Measuring misogyny: Depp v Heard and the limits of atomistic content moderation
Lucinda Nelson, Nicolas Suzor
School of Law, Queensland University of Technology; QUT Digital Media Research Centre; ARC Centre of Excellence for Automated Decision-Making and Society
 
Over the past decade, social media companies have come under increasing pressure to make their platforms safer for women. While they have made some changes to their policies and design, their foundational approach to content moderation has remained largely the same. Platforms continue to focus on identifying, assessing and responding to individual pieces of violating content, like overt hate speech, direct threats, and doxxing. This approach is ill-equipped to deal with structural harms like misogyny, which cannot be understood in terms of isolated instances, but instead as part of a continuum. ‘Everyday’ experiences of sexism and misogyny form part of the same dynamic as the more widely recognised, extreme forms of violence, but existing tools for identifying this type of harmful but not prohibited content are extremely limited.
This paper presents the preliminary findings of a study that investigates how everyday misogyny manifests on social media platforms, using the online discourse around the _Depp v Heard_ trial as a case study.
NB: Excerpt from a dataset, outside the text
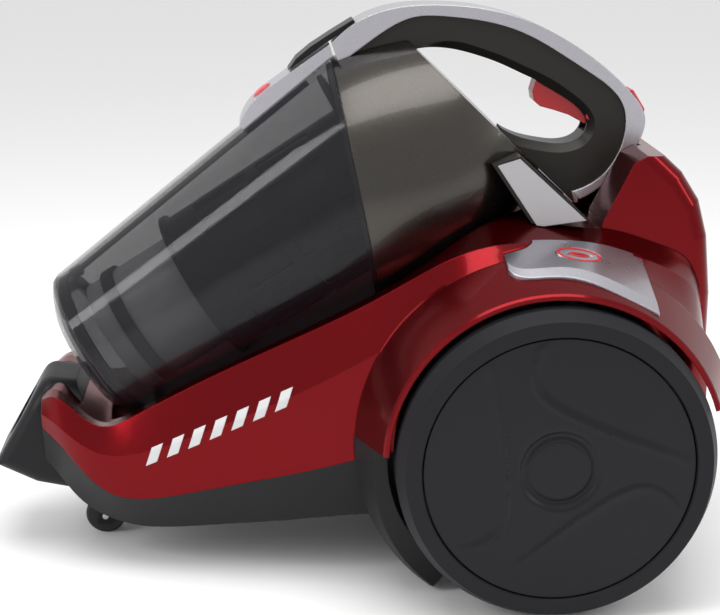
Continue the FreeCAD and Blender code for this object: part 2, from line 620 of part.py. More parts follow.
def make_bin():
    joint_front = half_space(JOINT_POINT - JOINT_WAY * GAP / 2, -JOINT_WAY)
    joint_rear = half_space(JOINT_POINT + JOINT_WAY * GAP / 2, JOINT_WAY)
    under_deck = half_space(DECK_POINT, -DECK_WAY)

    cup = on_bin([
        (bin_radius(0) - 1.2, 0), (bin_radius(0), 1.2), (bin_radius(222), 222),
        (bin_radius(222) - CUP_WALL, 222),
        (bin_radius(0) - CUP_WALL, 0),
    ])
    cup = cup.common(joint_front)
    web = on_bin([(53.6, 1.5), (58.5, 1.5), (58.5, 5.0), (53.9, 9.0)])
    web = web.common(half_space(bin_point(0, -40), -BIN_UP))
    ears = []
    for side in (-1, 1):
        y0, y1 = sorted((side * 10.3, side * 15.0))
        ears.append(rod(V(HINGE_POINT.x, y0, HINGE_POINT.z), V(HINGE_POINT.x, y1, HINGE_POINT.z), 4.0))
        ears.append(web.common(box((-200, 0), (y0, y1), (0, 200))))
    cup = cup.fuse(ears).cut(on_bin([(0, -5), (52.3, -5), (54, 12), (0, 12)]))
    cup = cup.cut(rod(HINGE_POINT - Y_AXIS * 20, HINGE_POINT + Y_AXIS * 20, 1.6))
    cup = cup.cut(port_through(DUCT_BORE))
    add("bin_cup", cup)

    door = on_bin([
        (0, -13.5), (26, -12.4), (40, -9.4), (49, -4.6), (53.2, -1.4), (53.2, -GAP), (48.6, -GAP), (48.6, 7),
        (46.4, 7), (46.4, -2.0), (38.6, -7.2), (25, -10.2), (0, -11.2),
    ])
    barrel = rod(HINGE_POINT - Y_AXIS * 10, HINGE_POINT + Y_AXIS * 10, 4.0)
    arm = on_bin([(46, -4.4), (58.5, -3.2), (58.5, -GAP), (46, -GAP)]).common(
        box((-200, 0), (-10, 10), (0, 100)))
    lug = bin_ring(3, 12, 46.4, 41).common(box((-200, 0), (-4, 4), (130, 300)))
    pin_hole = rod(HINGE_POINT - Y_AXIS * 20, HINGE_POINT + Y_AXIS * 20, 1.6 + RUN)
    door = door.fuse([barrel, arm, lug]).cut(pin_hole)
    add("bin_door", door)
    add("door_seal", bin_ring(1.5, 7, 51.6, 48.6))
    add("door_hinge_pin", rod(HINGE_POINT - Y_AXIS * 15, HINGE_POINT + Y_AXIS * 15, 1.6))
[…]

We use a combination of topic modelling and in-depth qualitative analysis of content, informed by the literature on believability and doubt in cases of domestic and sexual violence. We find that everyday misogyny is widespread, and manifests partly in double-standards and double-binds in the expectations imposed on Amber Heard. We aim to use these findings to develop new methods and frameworks for understanding misogyny in aggregate.